Section 2 – No part of the net earnings of the Friends shall inure to the benefit of, or be distributable to its members, directors, officers, or other private persons, except that the  Friends shall be authorized and empowered to pay reasonable compensation for services rendered and to make payments and distributions in furtherance of the purposes of the Friends. 

Section 3 – Upon the dissolution of the Friends, its assets remaining after payment or provision for payment of all debts and liabilities of the Friends shall be distributed to  Tiverton Library Services. 

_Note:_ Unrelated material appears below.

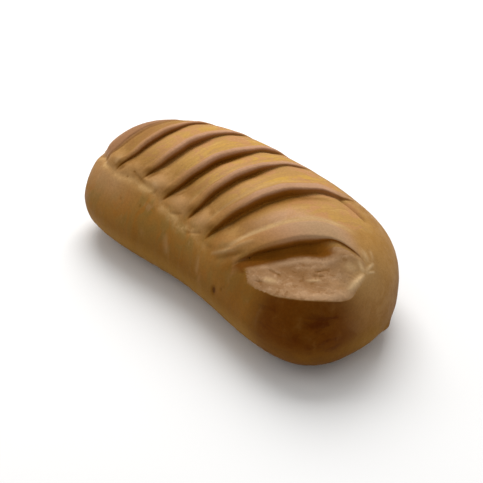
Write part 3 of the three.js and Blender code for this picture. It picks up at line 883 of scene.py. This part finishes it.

Section 4 – The Board of Directors may accept on behalf of the Friends any contribution, gift,  bequest, or device for the non-profit purposes of the Friends.

 

Article X – Amendments.

These bylaws may be amended at any meeting of the Board by a majority vote of the full number of board members then in office.

 

Article XI – Parliamentary Procedures.

Robert’s Rules of Order shall govern the proceedings of the Friends unless they are in conflict with the Articles of Incorporation or these Bylaws.

 

Article XII – Legal Precedence 

Section 1 – In the event that any provision in these bylaws is or becomes inconsistent with any requirement or provision of the Internal Revenue Code Section 501(c)(3), the provisions of that Code will take precedence. 

Section 2 In the event that any provision in these bylaws is or becomes inconsistent with the requirement or provision of RIGL Section 7-6 of the Rhode Island Nonprofit Corporation  Act, the provisions of the Act will take precedence.